• Given problem:
Please quote the material exactly, every line of it.

• Dataset extract:

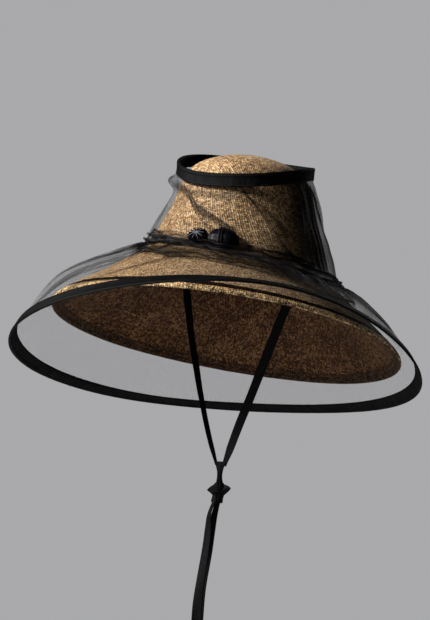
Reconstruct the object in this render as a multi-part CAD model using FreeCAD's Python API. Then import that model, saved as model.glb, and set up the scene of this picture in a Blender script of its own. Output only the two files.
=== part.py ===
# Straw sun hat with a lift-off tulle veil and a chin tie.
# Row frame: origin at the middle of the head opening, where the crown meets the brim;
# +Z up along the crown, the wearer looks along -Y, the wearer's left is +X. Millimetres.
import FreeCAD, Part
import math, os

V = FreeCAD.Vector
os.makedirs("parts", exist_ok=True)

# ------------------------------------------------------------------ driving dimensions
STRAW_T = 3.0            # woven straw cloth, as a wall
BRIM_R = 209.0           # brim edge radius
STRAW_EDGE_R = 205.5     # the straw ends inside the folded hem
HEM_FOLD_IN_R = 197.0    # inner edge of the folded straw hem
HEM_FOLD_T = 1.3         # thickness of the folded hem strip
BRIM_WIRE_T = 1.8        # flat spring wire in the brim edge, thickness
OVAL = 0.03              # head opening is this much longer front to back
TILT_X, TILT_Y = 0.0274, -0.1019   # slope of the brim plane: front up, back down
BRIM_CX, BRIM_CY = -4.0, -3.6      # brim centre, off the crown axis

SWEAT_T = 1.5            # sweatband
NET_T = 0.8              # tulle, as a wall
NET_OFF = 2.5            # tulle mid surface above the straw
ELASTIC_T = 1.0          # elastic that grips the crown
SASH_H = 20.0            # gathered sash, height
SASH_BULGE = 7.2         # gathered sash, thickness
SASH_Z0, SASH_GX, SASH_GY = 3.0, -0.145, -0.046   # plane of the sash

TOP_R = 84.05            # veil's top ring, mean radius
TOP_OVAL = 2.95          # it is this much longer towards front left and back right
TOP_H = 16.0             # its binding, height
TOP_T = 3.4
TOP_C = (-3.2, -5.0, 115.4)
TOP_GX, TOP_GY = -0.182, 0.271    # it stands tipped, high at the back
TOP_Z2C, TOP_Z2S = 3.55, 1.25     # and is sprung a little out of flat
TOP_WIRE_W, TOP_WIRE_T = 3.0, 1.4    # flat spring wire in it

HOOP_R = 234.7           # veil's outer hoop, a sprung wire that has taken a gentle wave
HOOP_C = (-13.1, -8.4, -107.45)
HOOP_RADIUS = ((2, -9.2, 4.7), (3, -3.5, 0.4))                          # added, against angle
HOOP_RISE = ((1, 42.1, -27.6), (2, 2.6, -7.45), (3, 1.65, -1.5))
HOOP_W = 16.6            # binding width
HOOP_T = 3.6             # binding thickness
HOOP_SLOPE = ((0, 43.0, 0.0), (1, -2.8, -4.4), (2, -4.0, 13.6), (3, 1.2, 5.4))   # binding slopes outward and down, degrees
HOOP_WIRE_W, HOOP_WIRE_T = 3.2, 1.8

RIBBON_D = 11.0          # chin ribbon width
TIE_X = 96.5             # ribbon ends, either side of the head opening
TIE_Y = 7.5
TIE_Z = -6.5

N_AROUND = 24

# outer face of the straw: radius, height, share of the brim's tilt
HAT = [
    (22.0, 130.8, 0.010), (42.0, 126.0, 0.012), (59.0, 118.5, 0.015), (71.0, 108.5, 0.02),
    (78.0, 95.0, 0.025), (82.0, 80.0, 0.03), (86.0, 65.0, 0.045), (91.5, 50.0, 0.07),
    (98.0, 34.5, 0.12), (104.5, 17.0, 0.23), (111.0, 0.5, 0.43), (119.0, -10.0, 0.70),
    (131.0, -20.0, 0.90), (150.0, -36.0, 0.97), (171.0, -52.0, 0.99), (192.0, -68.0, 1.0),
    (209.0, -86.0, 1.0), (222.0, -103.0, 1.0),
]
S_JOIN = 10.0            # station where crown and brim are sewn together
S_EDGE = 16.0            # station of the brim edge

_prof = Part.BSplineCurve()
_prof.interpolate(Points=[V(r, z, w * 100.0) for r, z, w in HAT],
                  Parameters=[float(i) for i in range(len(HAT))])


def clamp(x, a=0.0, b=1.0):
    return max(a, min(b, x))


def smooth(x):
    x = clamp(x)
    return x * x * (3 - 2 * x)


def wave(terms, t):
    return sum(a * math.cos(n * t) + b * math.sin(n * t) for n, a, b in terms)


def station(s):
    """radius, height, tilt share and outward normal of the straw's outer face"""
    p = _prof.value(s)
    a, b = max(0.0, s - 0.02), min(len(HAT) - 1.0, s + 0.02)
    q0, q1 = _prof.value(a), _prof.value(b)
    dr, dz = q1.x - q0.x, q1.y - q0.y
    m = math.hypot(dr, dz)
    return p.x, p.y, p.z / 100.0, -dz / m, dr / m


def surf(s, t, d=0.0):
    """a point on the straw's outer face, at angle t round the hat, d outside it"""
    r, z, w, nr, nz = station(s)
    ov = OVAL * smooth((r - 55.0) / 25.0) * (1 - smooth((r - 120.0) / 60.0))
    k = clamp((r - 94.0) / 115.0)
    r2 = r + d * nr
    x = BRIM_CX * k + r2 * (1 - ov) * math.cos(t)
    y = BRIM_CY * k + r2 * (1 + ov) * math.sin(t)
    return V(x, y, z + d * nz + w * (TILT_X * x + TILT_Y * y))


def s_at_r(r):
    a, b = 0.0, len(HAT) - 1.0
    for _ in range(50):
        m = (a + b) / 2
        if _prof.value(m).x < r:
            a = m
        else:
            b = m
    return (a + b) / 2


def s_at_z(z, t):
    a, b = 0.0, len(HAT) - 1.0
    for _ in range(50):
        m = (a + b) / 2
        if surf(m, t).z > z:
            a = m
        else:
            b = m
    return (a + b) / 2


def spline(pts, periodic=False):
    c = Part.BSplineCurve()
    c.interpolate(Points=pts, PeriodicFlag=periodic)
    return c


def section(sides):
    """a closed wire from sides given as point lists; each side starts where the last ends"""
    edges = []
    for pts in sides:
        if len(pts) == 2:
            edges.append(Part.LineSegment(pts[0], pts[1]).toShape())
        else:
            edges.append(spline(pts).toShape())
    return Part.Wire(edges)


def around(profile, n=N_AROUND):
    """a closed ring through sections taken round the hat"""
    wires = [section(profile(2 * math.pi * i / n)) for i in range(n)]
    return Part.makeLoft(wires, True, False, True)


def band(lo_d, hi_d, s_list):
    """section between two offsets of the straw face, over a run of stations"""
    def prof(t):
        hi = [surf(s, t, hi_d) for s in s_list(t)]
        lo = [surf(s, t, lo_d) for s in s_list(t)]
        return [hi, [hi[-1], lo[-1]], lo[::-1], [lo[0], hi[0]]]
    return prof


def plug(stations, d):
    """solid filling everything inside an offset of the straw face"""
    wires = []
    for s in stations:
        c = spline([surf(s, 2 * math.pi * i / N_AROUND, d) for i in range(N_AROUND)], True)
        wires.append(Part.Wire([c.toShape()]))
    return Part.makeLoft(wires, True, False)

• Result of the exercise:
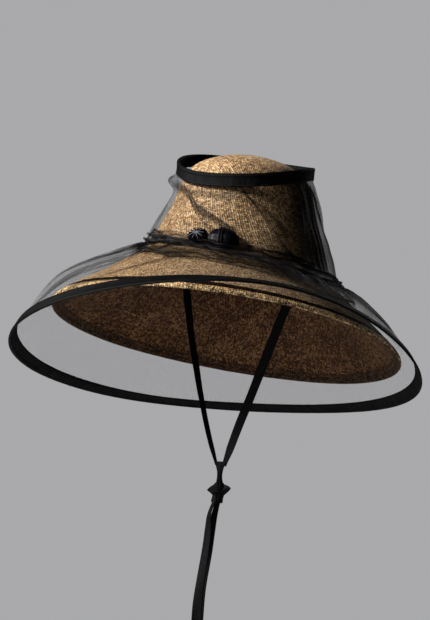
Reconstruct the object in this render as a multi-part CAD model using FreeCAD's Python API. Then import that model, saved as model.glb, and set up the scene of this picture in a Blender script of its own. Output only the two files.
=== part.py ===
# Straw sun hat with a lift-off tulle veil and a chin tie.
# Row frame: origin at the middle of the head opening, where the crown meets the brim;
# +Z up along the crown, the wearer looks along -Y, the wearer's left is +X. Millimetres.
import FreeCAD, Part
import math, os

V = FreeCAD.Vector
os.makedirs("parts", exist_ok=True)

# ------------------------------------------------------------------ driving dimensions
STRAW_T = 3.0            # woven straw cloth, as a wall
BRIM_R = 209.0           # brim edge radius
STRAW_EDGE_R = 205.5     # the straw ends inside the folded hem
HEM_FOLD_IN_R = 197.0    # inner edge of the folded straw hem
HEM_FOLD_T = 1.3         # thickness of the folded hem strip
BRIM_WIRE_T = 1.8        # flat spring wire in the brim edge, thickness
OVAL = 0.03              # head opening is this much longer front to back
TILT_X, TILT_Y = 0.0274, -0.1019   # slope of the brim plane: front up, back down
BRIM_CX, BRIM_CY = -4.0, -3.6      # brim centre, off the crown axis

SWEAT_T = 1.5            # sweatband
NET_T = 0.8              # tulle, as a wall
NET_OFF = 2.5            # tulle mid surface above the straw
ELASTIC_T = 1.0          # elastic that grips the crown
SASH_H = 20.0            # gathered sash, height
SASH_BULGE = 7.2         # gathered sash, thickness
SASH_Z0, SASH_GX, SASH_GY = 3.0, -0.145, -0.046   # plane of the sash

TOP_R = 84.05            # veil's top ring, mean radius
TOP_OVAL = 2.95          # it is this much longer towards front left and back right
TOP_H = 16.0             # its binding, height
TOP_T = 3.4
TOP_C = (-3.2, -5.0, 115.4)
TOP_GX, TOP_GY = -0.182, 0.271    # it stands tipped, high at the back
TOP_Z2C, TOP_Z2S = 3.55, 1.25     # and is sprung a little out of flat
TOP_WIRE_W, TOP_WIRE_T = 3.0, 1.4    # flat spring wire in it

HOOP_R = 234.7           # veil's outer hoop, a sprung wire that has taken a gentle wave
HOOP_C = (-13.1, -8.4, -107.45)
HOOP_RADIUS = ((2, -9.2, 4.7), (3, -3.5, 0.4))                          # added, against angle
HOOP_RISE = ((1, 42.1, -27.6), (2, 2.6, -7.45), (3, 1.65, -1.5))
HOOP_W = 16.6            # binding width
HOOP_T = 3.6             # binding thickness
HOOP_SLOPE = ((0, 43.0, 0.0), (1, -2.8, -4.4), (2, -4.0, 13.6), (3, 1.2, 5.4))   # binding slopes outward and down, degrees
HOOP_WIRE_W, HOOP_WIRE_T = 3.2, 1.8

RIBBON_D = 11.0          # chin ribbon width
TIE_X = 96.5             # ribbon ends, either side of the head opening
TIE_Y = 7.5
TIE_Z = -6.5

N_AROUND = 24

# outer face of the straw: radius, height, share of the brim's tilt
HAT = [
    (22.0, 130.8, 0.010), (42.0, 126.0, 0.012), (59.0, 118.5, 0.015), (71.0, 108.5, 0.02),
    (78.0, 95.0, 0.025), (82.0, 80.0, 0.03), (86.0, 65.0, 0.045), (91.5, 50.0, 0.07),
    (98.0, 34.5, 0.12), (104.5, 17.0, 0.23), (111.0, 0.5, 0.43), (119.0, -10.0, 0.70),
    (131.0, -20.0, 0.90), (150.0, -36.0, 0.97), (171.0, -52.0, 0.99), (192.0, -68.0, 1.0),
    (209.0, -86.0, 1.0), (222.0, -103.0, 1.0),
]
S_JOIN = 10.0            # station where crown and brim are sewn together
S_EDGE = 16.0            # station of the brim edge

_prof = Part.BSplineCurve()
_prof.interpolate(Points=[V(r, z, w * 100.0) for r, z, w in HAT],
                  Parameters=[float(i) for i in range(len(HAT))])


def clamp(x, a=0.0, b=1.0):
    return max(a, min(b, x))


def smooth(x):
    x = clamp(x)
    return x * x * (3 - 2 * x)


def wave(terms, t):
    return sum(a * math.cos(n * t) + b * math.sin(n * t) for n, a, b in terms)


def station(s):
    """radius, height, tilt share and outward normal of the straw's outer face"""
    p = _prof.value(s)
    a, b = max(0.0, s - 0.02), min(len(HAT) - 1.0, s + 0.02)
    q0, q1 = _prof.value(a), _prof.value(b)
    dr, dz = q1.x - q0.x, q1.y - q0.y
    m = math.hypot(dr, dz)
    return p.x, p.y, p.z / 100.0, -dz / m, dr / m


def surf(s, t, d=0.0):
    """a point on the straw's outer face, at angle t round the hat, d outside it"""
    r, z, w, nr, nz = station(s)
    ov = OVAL * smooth((r - 55.0) / 25.0) * (1 - smooth((r - 120.0) / 60.0))
    k = clamp((r - 94.0) / 115.0)
    r2 = r + d * nr
    x = BRIM_CX * k + r2 * (1 - ov) * math.cos(t)
    y = BRIM_CY * k + r2 * (1 + ov) * math.sin(t)
    return V(x, y, z + d * nz + w * (TILT_X * x + TILT_Y * y))


def s_at_r(r):
    a, b = 0.0, len(HAT) - 1.0
    for _ in range(50):
        m = (a + b) / 2
        if _prof.value(m).x < r:
            a = m
        else:
            b = m
    return (a + b) / 2


def s_at_z(z, t):
    a, b = 0.0, len(HAT) - 1.0
    for _ in range(50):
        m = (a + b) / 2
        if surf(m, t).z > z:
            a = m
        else:
            b = m
    return (a + b) / 2


def spline(pts, periodic=False):
    c = Part.BSplineCurve()
    c.interpolate(Points=pts, PeriodicFlag=periodic)
    return c


def section(sides):
    """a closed wire from sides given as point lists; each side starts where the last ends"""
    edges = []
    for pts in sides:
        if len(pts) == 2:
            edges.append(Part.LineSegment(pts[0], pts[1]).toShape())
        else:
            edges.append(spline(pts).toShape())
    return Part.Wire(edges)


def around(profile, n=N_AROUND):
    """a closed ring through sections taken round the hat"""
    wires = [section(profile(2 * math.pi * i / n)) for i in range(n)]
    return Part.makeLoft(wires, True, False, True)


def band(lo_d, hi_d, s_list):
    """section between two offsets of the straw face, over a run of stations"""
    def prof(t):
        hi = [surf(s, t, hi_d) for s in s_list(t)]
        lo = [surf(s, t, lo_d) for s in s_list(t)]
        return [hi, [hi[-1], lo[-1]], lo[::-1], [lo[0], hi[0]]]
    return prof


def plug(stations, d):
    """solid filling everything inside an offset of the straw face"""
    wires = []
    for s in stations:
        c = spline([surf(s, 2 * math.pi * i / N_AROUND, d) for i in range(N_AROUND)], True)
        wires.append(Part.Wire([c.toShape()]))
    return Part.makeLoft(wires, True, False)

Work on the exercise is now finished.